Magdalene Odundo, Vessel Series II, no. I, 2005-6. Ceramic, H 56.5 × 28.9 cm (H 22 1/4 × 11 3/8 in.) Maxine and Stuart Frankel Foundation for Art. Photo: PD Rearick

This connection between clay and spirituality is explored throughout the exhibition, mainly through what is not visible to viewers: the inner space of Odundo’s vessels. Furthering the connection between the human body and vessels, Odundo sees the inside of her vessels as a sacred, protected space, just like our own inner worlds.  

The exhibition also emphasizes the political aspects of Odundo’s work by exploring how her vessels represent the artist’s response to the effects of colonialism. Much of Odundo’s early life and career was marked by political and social change, including African independence movements throughout the 1960s-70s and the emergence of the Black Panther Party during her early years in Britain.  

“When you are present while these events are unfolding, they are lived experiences, and they affect how you perceive yourself and how you live your life,” she said. “These events have truly impacted the way that I live, think, and the work I make.” 

A photograph of Magdalene Odundo's Untitled (1995)
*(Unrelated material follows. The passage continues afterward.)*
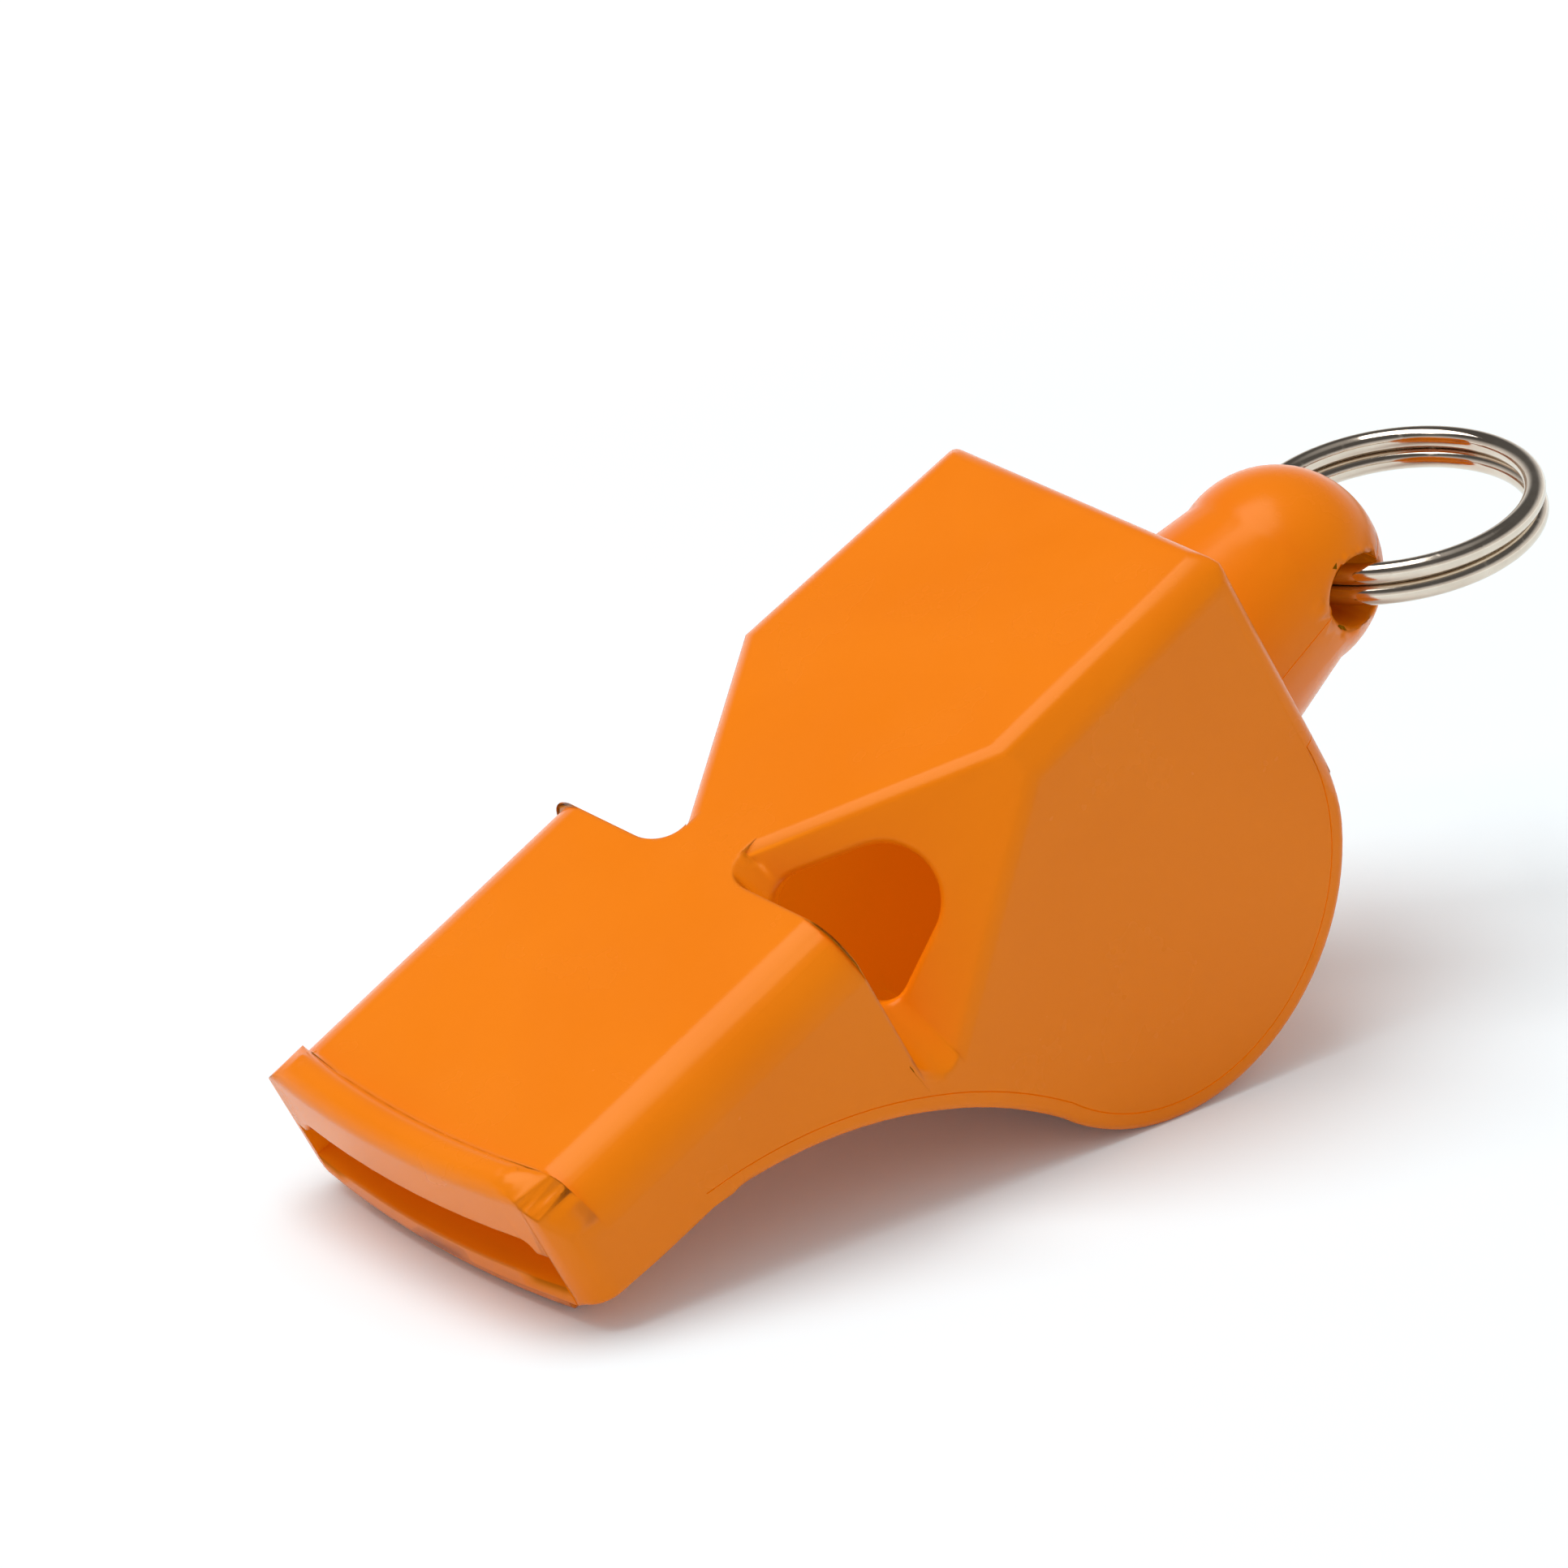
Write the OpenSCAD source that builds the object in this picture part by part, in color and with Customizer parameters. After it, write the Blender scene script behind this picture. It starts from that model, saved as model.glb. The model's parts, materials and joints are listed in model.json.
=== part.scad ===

Magdalene Odundo, Untitled, 1995. Ceramic, 50.8 × 29.2 cm (H 20 × 11 1/2 in.) Maxine and Stuart Frankel Foundation for Art. Photo: PD Rearick

The political dimension of Odundo’s work may not reveal itself at first glance. Compared to other artists examining colonialism and the African diaspora, Odundo takes a more subtle route. Her minimalist vessels lead the viewer towards introspection. For Odundo, the interiors of her vessels represent an inner silence that allows her to reflect on and navigate the effects of colonialism. 

Odundo’s vessels are made entirely by hand, using small tools instead of a pottery wheel. In 1974, Odundo completed an apprenticeship in Nigeria at the Abuja Pottery Training Centre, working under accomplished Gbayi potter Ladi Kwali. The influence of her training in traditional West African pottery still evident in her work.  

An installation photo of Magdalene Odundo: A Dialogue with Objects at the Gardiner Museum

Photo taken by Toni Hafkenscheid

Highlighting how Odundo pulls from both African and global traditions, the exhibition places contextual objects from diverse backgrounds in dialogue with Odundo’s vessels, including carved stone works found in archaeological settings across present-day Ontario and the Great Lakes, a ceremonial tunic from Indonesia, a painting by the late Trinidadian Canadian painter Denyse Thomasos, and many more. Odundo co-curated the show with Dr. Sequoia Miller, Chief Curator & Deputy Director of the Gardiner Museum. After working with Miller to go through long lists of works from Toronto museums, the sorting criteria for Odundo became finding works that shared the same values as her pottery. 

“It is so difficult to explain how a piece of work moves you,” she said. “However, I felt that [the chosen] pieces spoke to the quest for simplicity that I seek in my work.” 

An installation photo of Magdalene Odundo: A Dialogue with Objects at the Gardiner Museum

Photo taken by Toni Hafkenscheid

While Odundo chose many contextual works in appreciation of their utilitarian purposes, Odundo’s works themselves are created as sculpture. Returning to her perception of the interior as a sacred space for introspection and reflection, departing from the utilitarian nature of traditional pottery is a way for her to shift perspective. 

“I see myself as an artist, and like other artists, I have my own narrative that speaks of an inherited history past and present,” she explained. “The history of colonialism which I grew up with influenced how I perceived the events of emancipation and the world movements for independence and the abolition of slavery. Thus, contemporary interpretations that are embedded in my work present some narrative about myself and my people.” 

Experience Odundo’s vessels at Magdalene Odundo: A Dialogue with Objects on view at the Gardiner Museum until April 21.